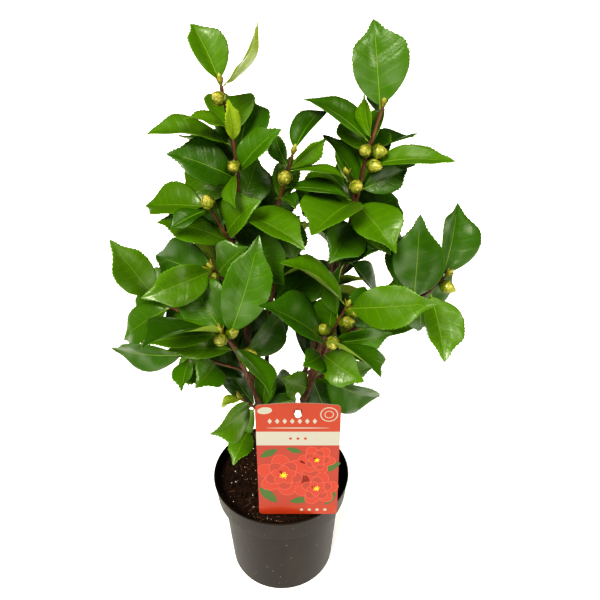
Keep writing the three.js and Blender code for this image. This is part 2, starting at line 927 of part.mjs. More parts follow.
// Pot and soil
function turned(profile, segments) {
  const geometry = new THREE.LatheGeometry(
    profile.map(([r, z]) => new THREE.Vector2(r, z)),
    segments,
  );
  return geometry.rotateX(Math.PI / 2);
}

// The pot's inner radius at height z
function innerRadius(z) {
  if (z <= POT_BODY_TOP) {
    const f = (z - POT_FLOOR) / (POT_BODY_TOP - POT_FLOOR);
    return mix(POT_FOOT_RADIUS, POT_BODY_RADIUS, f) - POT_WALL;
  }
  const f = (z - COLLAR_FOOT) / (POT_HEIGHT - COLLAR_FOOT);
  return mix(COLLAR_FOOT_RADIUS, COLLAR_TOP_RADIUS, f) - POT_WALL;
}

function potMesh() {
  const foot = [0, 30, 60, 90].map((angle) => [
    POT_FOOT_RADIUS - POT_FOOT_ROUNDING * (1 - Math.sin(radians(angle))),
    POT_FOOT_ROUNDING * (1 - Math.cos(radians(angle))),
  ]);
  const profile = [
    [0, 0],
    ...foot,
    [POT_BODY_RADIUS, POT_BODY_TOP],
    [COLLAR_FOOT_RADIUS, COLLAR_FOOT],
    [COLLAR_TOP_RADIUS, POT_HEIGHT - LIP_DEPTH],
    [LIP_RADIUS, POT_HEIGHT - LIP_DEPTH + 1],
    [LIP_RADIUS, POT_HEIGHT - 0.8],
    [LIP_RADIUS - 0.8, POT_HEIGHT],
    [innerRadius(POT_HEIGHT) + 0.4, POT_HEIGHT],
    [innerRadius(POT_HEIGHT - 1), POT_HEIGHT - 1],
    [innerRadius(COLLAR_FOOT), COLLAR_FOOT],
    [innerRadius(POT_BODY_TOP), POT_BODY_TOP],
    [innerRadius(POT_FLOOR), POT_FLOOR],
    [0, POT_FLOOR],
  ];
  let body = solid(turned(profile, POT_SEGMENTS));
  for (let i = 0; i < DRAIN_HOLES; i++) {
    const angle = (2 * Math.PI * (i + 0.5)) / DRAIN_HOLES;
    const hole = new THREE.CylinderGeometry(DRAIN_HOLE_RADIUS, DRAIN_HOLE_RADIUS, 3 * POT_FLOOR, 12);
    hole.rotateX(Math.PI / 2);
    hole.translate(DRAIN_CIRCLE_RADIUS * Math.cos(angle), DRAIN_CIRCLE_RADIUS * Math.sin(angle), 0);
    body = body.subtract(solid(hole));
  }
  return named("pot", geometryOf(body), POT_PLASTIC);
}

function soilMesh(stake) {
  const gap = CLEARANCE / Math.cos(Math.PI / POT_SEGMENTS);
  const profile = [
    [0, POT_FLOOR + CLEARANCE],
    [innerRadius(POT_FLOOR) - gap, POT_FLOOR + CLEARANCE],
    [innerRadius(POT_BODY_TOP) - gap, POT_BODY_TOP],
    [innerRadius(COLLAR_FOOT) - gap, COLLAR_FOOT + CLEARANCE],
    [innerRadius(SOIL_EDGE_LEVEL) - gap, SOIL_EDGE_LEVEL],
    [60, SOIL_LEVEL - 0.5],
    [20, SOIL_LEVEL],
    [0, SOIL_LEVEL],
  ];
  const body = solid(turned(profile, POT_SEGMENTS)).subtract(stake);
  return named("potting_soil", geometryOf(body), POTTING_SOIL);
}

// Label: the card stands in its own plane, x across and y up, before it leans back
function cardOutline() {
  const w = CARD_WIDTH / 2;
  const h = CARD_HEIGHT;
  const c = CARD_CORNER;
  const outline = new THREE.Shape();
  outline.moveTo(c - w, 0);
  outline.lineTo(w - c, 0);
  outline.quadraticCurveTo(w, 0, w, c);
  outline.lineTo(w, h - CARD_ARCH - c);
  outline.quadraticCurveTo(w, h - CARD_ARCH, w - c, h - CARD_ARCH + 0.4);
  outline.quadraticCurveTo(0, h + CARD_ARCH - 0.4, c - w, h - CARD_ARCH + 0.4);
  outline.quadraticCurveTo(-w, h - CARD_ARCH, -w, h - CARD_ARCH - c);
  outline.lineTo(-w, c);
  outline.quadraticCurveTo(-w, 0, c - w, 0);
  return outline;
}

function slab(outline, thickness, segments) {
  return new THREE.ExtrudeGeometry(outline, {
    depth: thickness,
    bevelEnabled: false,
    curveSegments: segments,
  });
}

function rectangle(x0, y0, x1, y1) {
  const shape = new THREE.Shape();
  shape.moveTo(x0, y0);
  shape.lineTo(x1, y0);
  shape.lineTo(x1, y1);
  shape.lineTo(x0, y1);
  return shape;
}

const SLOT_TOP = CARD_HEIGHT - SLOT_BELOW_TOP;

function cardSolid() {
  const card = solid(slab(cardOutline(), CARD_THICKNESS, 4));
  const w = SLOT_WIDTH / 2;
  const slot = slab(rectangle(-w, SLOT_TOP - SLOT_HEIGHT, w, SLOT_TOP), 3 * CARD_THICKNESS, 1);
  return card.subtract(solid(slot.translate(0, 0, -CARD_THICKNESS)));
}

// The stake behind the card: a pointed blade, a teardrop head, and a lug through the card's slot
function stakeSolid(grow = 0) {
  const w = STAKE_WIDTH / 2 + grow;
  const top = CARD_HEIGHT + STAKE_HEAD_RISE;
  const neck = CARD_HEIGHT + 4;
  const outline = new THREE.Shape();
  outline.moveTo(0, -STAKE_DEPTH - grow);
  outline.lineTo(w, -STAKE_DEPTH + 10);
  outline.lineTo(w, neck - 6);
  outline.lineTo(w / 2, neck);
  outline.quadraticCurveTo(w * 1.5, top - 3, 0, top);
  outline.quadraticCurveTo(-w * 1.5, top - 3, -w / 2, neck);
  outline.lineTo(-w, neck - 6);
  outline.lineTo(-w, -STAKE_DEPTH + 10);
  const blade = slab(outline, STAKE_THICKNESS + 2 * grow, 3);
  // Its foot slants back, so that it enters the soil behind the card
  blade.translate(0, -CARD_HEIGHT, -STAKE_THICKNESS - CLEARANCE - grow);
  blade.rotateX(radians(STAKE_SLANT));
  blade.translate(0, CARD_HEIGHT, 0);
  const l = LUG_WIDTH / 2;
  const lugTop = SLOT_TOP - (SLOT_HEIGHT - LUG_HEIGHT) / 2;
  const lug = slab(rectangle(-l, lugTop - LUG_HEIGHT, l, lugTop), LUG_REACH + CLEARANCE + 3, 1);
  lug.translate(0, 0, -CLEARANCE - 3);
  return solid(blade).add(solid(lug));
}

// From the card's own plane to its place, leaning back on the soil
function stood(body) {
  const geometry = geometryOf(body);
  geometry.rotateX(Math.PI / 2 - radians(CARD_LEAN));
  geometry.translate(CARD_MIDDLE_X, CARD_FOOT_Y, CARD_FOOT_Z);
  return geometry;
}

// Shrub
function limbMeshes(stems) {
  const meshes = [];
  const earlier = [];
  for (const row of LIMBS) {
    const s = stems.get(row.name);
    const isTrunk = row.name === "trunk";
    const sides = isTrunk ? TRUNK_SIDES : BOUGH_SIDES;
    const rings = Math.max(4, Math.round(s.length / BOUGH_RING_STEP));
    let body = stemSolid(s, sides, rings);
    for (const other of earlier) body = body.subtract(other);
    if (isTrunk) {
      // The root flare ends in a flat cut on the soil
      const below = new THREE.BoxGeometry(80, 80, 40);
      below.translate(0, 0, SOIL_LEVEL + CLEARANCE - 20);
      body = body.subtract(solid(below));
    }
    earlier.push(stemSolid(s, sides, rings, CLEARANCE / Math.cos(Math.PI / sides)));
    meshes.push(named(row.name, geometryOf(mainBody(body)), BARK));
  }
  return { meshes, spaces: earlier };
}

function massMeshes(stems, leaves, spaces) {
  const masses = new Map();
  const addTo = (mass, piece) => masses.set(mass, [...(masses.get(mass) ?? []), piece]);
  for (const row of SHOOTS) {
    const s = stems.get(row.name);
    const rings = Math.max(2, Math.round(s.length / SHOOT_RING_STEP));
    addTo(row.mass, stemSolid(s, SHOOT_SIDES, rings));
    for (const bud of row.buds ?? []) addTo(row.mass, budSolid(s, bud));
  }
  for (const leaf of leaves) addTo(leaf.mass, leafSolid(leaf));
  return [...masses].map(([mass, pieces]) => {
    let body = pieces.reduce((a, b) => a.add(b));
    for (const space of spaces) body = body.subtract(space);
    return named(mass, geometryOf(mainBody(body)), LEAF_GREEN);
  });
}

const stems = growStems();
const leaves = growLeaves(stems);

const shrub = new THREE.Group();
const card = stood(cardSolid());
const stake = stood(stakeSolid());
const limbs = limbMeshes(stems);
shrub.add(potMesh());
shrub.add(soilMesh(solid(stood(stakeSolid(CLEARANCE)))));
shrub.add(...limbs.meshes);
shrub.add(...massMeshes(stems, leaves, limbs.spaces));
shrub.add(named("label_card", card, CARD_PRINT));
shrub.add(named("label_stake", stake, STAKE_PLASTIC));

export default shrub;
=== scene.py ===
"""Dresses the packed camellia shrub: pot, compost, bark, twigs, leaves, buds and picture label.

Laid out as a Blender add-on and run as a script. Every piece stands in the frame of the packed
model: metres, +Z up, the front towards -Y. The shrub's rule works in millimetres."""

import math

import bmesh
import bpy
import numpy as np
from mathutils import Matrix, Vector, noise


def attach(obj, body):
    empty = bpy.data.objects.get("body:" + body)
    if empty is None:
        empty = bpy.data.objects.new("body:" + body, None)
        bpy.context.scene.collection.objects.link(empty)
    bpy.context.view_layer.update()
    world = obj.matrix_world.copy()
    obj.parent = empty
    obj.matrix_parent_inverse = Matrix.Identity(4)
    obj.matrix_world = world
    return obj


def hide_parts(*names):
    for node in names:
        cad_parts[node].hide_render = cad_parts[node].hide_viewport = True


bl_info = {
    "name": "Camellia shrub in a pot",
    "version": (1, 0, 0),
    "blender": (4, 5, 0),
    "location": "3D View > Sidebar > Shrub",
    "description": "Builds the looks of a potted camellia shrub on its packed model",
    "category": "Add Mesh",
}

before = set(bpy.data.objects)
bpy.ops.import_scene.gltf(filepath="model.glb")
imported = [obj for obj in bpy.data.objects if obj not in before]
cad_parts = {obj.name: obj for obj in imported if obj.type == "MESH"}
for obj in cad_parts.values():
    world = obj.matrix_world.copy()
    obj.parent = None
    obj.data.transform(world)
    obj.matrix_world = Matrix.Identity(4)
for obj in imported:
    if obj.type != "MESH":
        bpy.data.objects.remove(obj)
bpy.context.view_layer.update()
BODY = "root"
FOLIAGE = sorted(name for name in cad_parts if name.startswith("foliage"))
MM = 0.001

# Heights and radii of the packed model, in millimetres
SOIL_LEVEL = 134.0
SOIL_EDGE_LEVEL = 131.0
POT_HEIGHT = 148.0
POT_FLOOR = 3.0
POT_WALL = 1.8
POT_FOOT_RADIUS = 67.0
POT_BODY_RADIUS = 74.0
POT_BODY_TOP = 111.0
COLLAR_FOOT = 118.0
COLLAR_FOOT_RADIUS = 81.5
COLLAR_TOP_RADIUS = 84.3
LIP_RADIUS = 85.0
LIP_DEPTH = 3.0
DRAIN_HOLES = 6
DRAIN_HOLE_RADIUS = 5.0
DRAIN_CIRCLE_RADIUS = 44.0
CARD_WIDTH = 90.5
CARD_HEIGHT = 160.0
CARD_THICKNESS = 0.8
CARD_MIDDLE_X = 21.6
CARD_FOOT_Y = -70.5
CARD_FOOT_Z = 150.0
CARD_LEAN = 3.0
STAKE_WIDTH = 6.0
STAKE_HEAD_RISE = 13.0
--
> [SET PROBLEM]
Transcribe exactly, and only, the lines beginning at the line containing "obj.parent = empty" and ending at the line containing "cad_parts[node].hide_render = cad_parts[node].hide_viewport", both inclusive.

> [REPLY TO THE EXERCISE]
    obj.parent = empty
    obj.matrix_parent_inverse = Matrix.Identity(4)
    obj.matrix_world = world
    return obj


def hide_parts(*names):
    for node in names:
        cad_parts[node].hide_render = cad_parts[node].hide_viewport = True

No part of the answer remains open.